Gethin startete rasant aus der zweiten Reihe und überholte Craft und Neuhaus. Nur wenige Runden konnte sich Craft hinter dem Werks-McLaren klemmen, dann war Gethin endgültig vorn. Die Sensation dieses Laufes bot Michael Weber: Er überholte zuerst Georg Loos, dann rückte er Jo Bonnier und Jürgen Neuhaus zu Leibe. Neuhaus‘ Benzineinspritzung machte ab der 10. Runde Kummer. Erst setzte sie bei der engen Kurve aus, dann stotterte der Motor ausgangs der Schikane. Neuhaus winkte Weber vorbei und gab eine Runde später auf. Schade, ein dritter Platz wäre für Jürgen durchaus drin gewesen. Weber attackierte nun auch Bonnier und passierte ihn in der viertletzten Runde. Was aber war mit Gethin geschehen? Sein Vorsprung in den ersten 10 Runden betrug volle 6 Sekunden auf Chris Craft. Ab der 12. Runde traten wieder die Getriebeschwierigkeiten auf. Schließlich konnte Gethin nur noch den 1. und 3. Gang einlegen und war nach der Hälfte des Rennens ein geschlagener Mann. Trickreich bewegte Gethin den angeschlagenen Boliden um den Kurs und verlor Platz auf Platz. Zuerst holte ihn Craft in der 33. Runde ein, dann schnappte ihn auch Michael Weber, und zwei Runden vor Schluß kam auch noch Bonnier an Gethin vorbei. Die große Frage war nun: Würde es Gethin schaffen seinen 8 Sekunden-Vorsprung vom ersten Lauf auf Bonnier in diesem zweiten Lauf halten zu können? Im Ziel lag Gethin um 7,3 Sekunden zurück und hatte somit seinen zweiten Gesamtrang hinter dem Sieger Chris Craft verteidigt.

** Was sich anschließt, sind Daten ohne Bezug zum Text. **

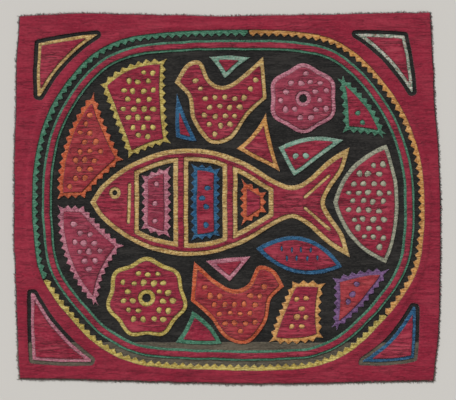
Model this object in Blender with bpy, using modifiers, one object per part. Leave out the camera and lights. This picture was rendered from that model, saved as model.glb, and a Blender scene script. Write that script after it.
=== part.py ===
"""Mola panel: layered cotton cloths, cut away and sewn down by hand, lying flat.

Metres, +Z up, +Y towards the panel's top edge. The origin is at the middle of the underside, on
the surface that the panel lies on. From below there is a ground cloth, pieced from black and
olive, then coloured pieces, and on top the red cloth and red pieces that leave a coloured rim.
"""

import math
from collections import namedtuple

import bmesh
import bpy
from mathutils import Vector

# Driving sizes of the cloths
CLOTH = 0.0010
SEWN_GAP = 0.0003
GROUND_LEVEL = 0.0
COLOUR_LEVEL = GROUND_LEVEL + CLOTH + SEWN_GAP
TOP_LEVEL = COLOUR_LEVEL + CLOTH + SEWN_GAP
OLIVE_SEAM_Y = -0.155
CUTTER_HEIGHT = 0.010

# Driving sizes of the needlework
RIM = 0.0044
FISH_RIM = 0.0050
CORNER_RIM = 0.0036
CORNER_GAP = 0.0040
TOOTH_PITCH = 0.0086
TOOTH_DEPTH = 0.0038
TOOTHED_RIM = 0.0031
TUCK = 0.0040
FULLNESS = 0.0010
CLIMB_START = TUCK + 0.0036
CLIMB_END = TUCK + 0.0018
BAND_FROM = 0.0105
BAND_WIDTH = 0.0110
BAND_RIM = 0.0026

# How finely outlines are followed
FINE_STEP = 0.0022
CHORD = 0.00012
CORNER_TURN = math.radians(30)
LEAST_MITRE = 0.34
LEAST_TOOTH_MITRE = 0.75
BULGE = 4.0
SAFE_SHARE = 0.985
WELD = 0.00001

# The red cloth stops short of the ground cloth's edge by this much at each side
GROUND_SHOWS = {"left": 0.0010, "bottom": 0.0014, "right": 0.0008, "top": 0.0004}
INWARD = {"left": (1, 0), "right": (-1, 0), "bottom": (0, 1), "top": (0, -1)}

Cloth = namedtuple("Cloth", "name red green blue roughness")
Edge = namedtuple("Edge", "side corner bows")
Point = namedtuple("Point", "x y corner")
Patch = namedtuple("Patch", "name cloth toothed corners bows")
Bloom = namedtuple("Bloom", "name cloth centre radius petals dent heart")
Creature = namedtuple("Creature", "name cloth centre size fatness facing")
Slit = namedtuple("Slit", "start end width")
Window = namedtuple("Window", "name cloth left right")
Strip = namedtuple("Strip", "name cloth start end")

CLOTHS = (
    Cloth("red", 0.250, 0.030, 0.052, 0.90),
    Cloth("black", 0.022, 0.022, 0.021, 0.92),
    Cloth("olive", 0.085, 0.075, 0.052, 0.92),
    Cloth("green", 0.050, 0.200, 0.125, 0.90),
    Cloth("mint", 0.190, 0.350, 0.260, 0.90),
    Cloth("gold", 0.480, 0.330, 0.135, 0.90),
    Cloth("yellow", 0.500, 0.380, 0.110, 0.90),
    Cloth("orange", 0.560, 0.130, 0.040, 0.90),
    Cloth("amber", 0.480, 0.210, 0.060, 0.90),
    Cloth("pink", 0.450, 0.125, 0.165, 0.90),
    Cloth("purple", 0.150, 0.075, 0.190, 0.90),
    Cloth("blue", 0.020, 0.085, 0.190, 0.90),
    Cloth("sage", 0.330, 0.330, 0.240, 0.90),
)

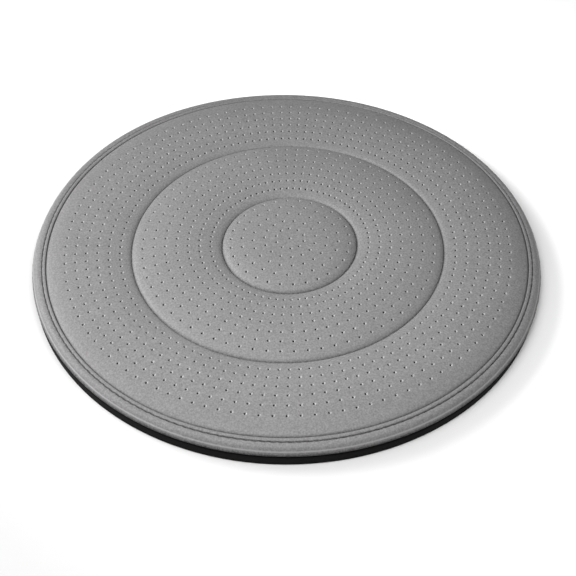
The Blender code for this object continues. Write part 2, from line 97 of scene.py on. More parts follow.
# Painted light and shade stored on the leather: painted shade in the pressed lines, seam, stitch line and
# hem, the panel darker towards the seam and the band a little all over, and a painted highlight along the
# band's shoulder.
# painted shade in the pressed lines and the seam, and its width
LINE_PAINTED_SHADE = 0.55
LINE_WIDTH = 0.45 * MM
OUTER_SHADE = 0.1
OUTER_SHADE_RADII = (150.0 * MM, 180.0 * MM)
BAND_SHADE = 0.12
# painted shade along the stitched valley, and its width
STITCH_PAINTED_SHADE = 0.65
STITCH_PAINTED_SHADE_WIDTH = 0.28 * MM
# painted shade where the band turns under towards the hem, from the first height to full at the second
HEM_PAINTED_SHADE_HEIGHTS = (12.8 * MM, 9.9 * MM)
# painted highlight along the band's shoulder: its radius, height and reach
PAINTED_HIGHLIGHT_RADIUS = 198.7 * MM
PAINTED_HIGHLIGHT_HEIGHT = 13.4 * MM
PAINTED_HIGHLIGHT_REACH = 0.75 * MM

# Perforations.
HOLE_RADIUS = 0.74 * MM
HOLE_DEPTH = 1.05 * MM
RIM_WIDTH = 0.6 * MM
RIM_DROP = 0.55 * MM
RIM_SHIFT = (0.5 * MM, 0.15 * MM, 0.0)  # the mouth is pulled to one side, where the punch came in
HOLE_SIDES = 12
PUNCH_ABOVE = 0.35 * MM  # the punch stands this far out of the panel, a little wider than its mouth
PUNCH_SPREAD = 1.3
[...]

Ob es weitere Noris-Rennen geben wird, ist höchst unwahrscheinlich Die Strecke entspricht nicht mehr dem, was man von einer Rennstrecke heute erwarten muß — darüber können die vorzügliche Rennleitung, die aufmerksame Pressestelle und das unverwechselbare, sportliche Engagement der Nürnberger nicht hinwegtäuschen.